Oh, there’s a whole story behind that one.

Editor’s Note: Via Reddit

okay… so… I took Tae Kwon Do for a few months as a kid & the instructor was this bad ass (he seemed bad ass, but then I was only 8) who would sit around after class and talk about his former tournament fights to the kids… his favorite way to say he was kicking ass was “Man, lemme tell you, I was EATING THIS GUYS LUNCH…”

“… so this was the semi final match, I slipped a round, got inside and BOOM! bam! bam! BOOM! I was EATING THIS DUDES LUNCH when out of now where he threw a hook kick! Bam! caught me in the temple, I was out… man… I would killed the guy in the finals too…”
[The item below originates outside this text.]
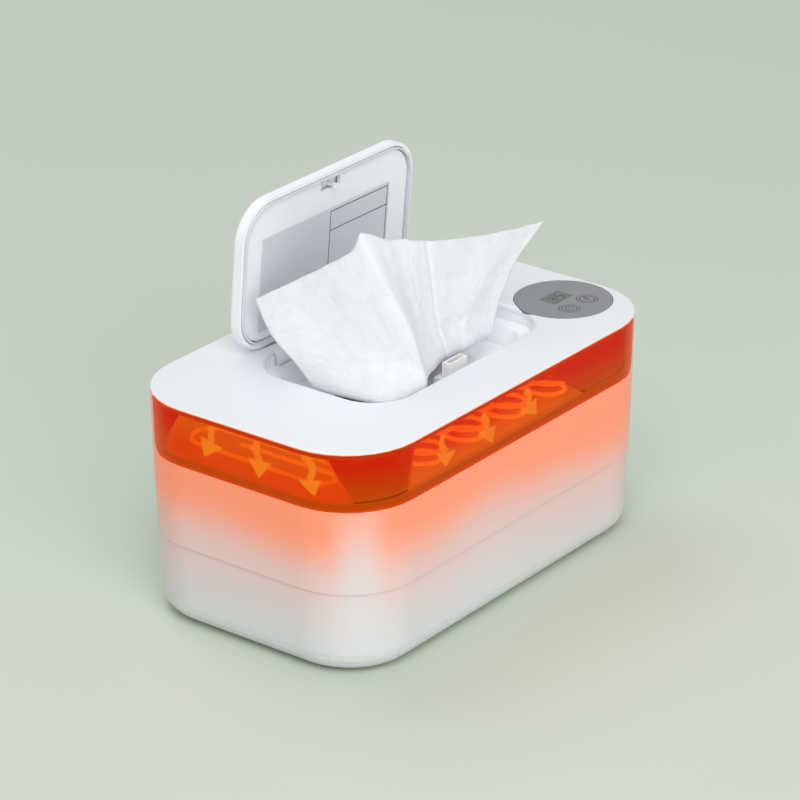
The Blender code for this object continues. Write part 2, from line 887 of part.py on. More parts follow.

most of his stories after class to small groups of children went something like that… that phrase made me laugh ever since-

WWE Merch people, & Stephanie all said the phrase was stupid and would never sell, they thought the moneys on the shirt were too weird- All that made me want the damn shirt made ever more so I insisted! … I love that shirt… but no one else did… Lol

But to get back to the point about touring, I don’t know. It depends how the show does on Tuesday, and I think you’re right, Lucha Underground is a TV show first and foremost, and it’s based around The Temple. So I think it is gonna grow and become bigger, but I think the best way for that to happen is for the content to start getting distributed more and more globally, and mainstream. And you know season two already has a deal where it’s gonna air in Canada, in the UK, Spain, Morocco, possibly? The more markets that see Lucha Underground, in my opinion, that’s how the product’s going to grow.

And it’s also cool because it’s episodic. The content of season one can be binge watched. And I think when that starts happening, maybe it’ll be easier and more fun for us to start doing more live events.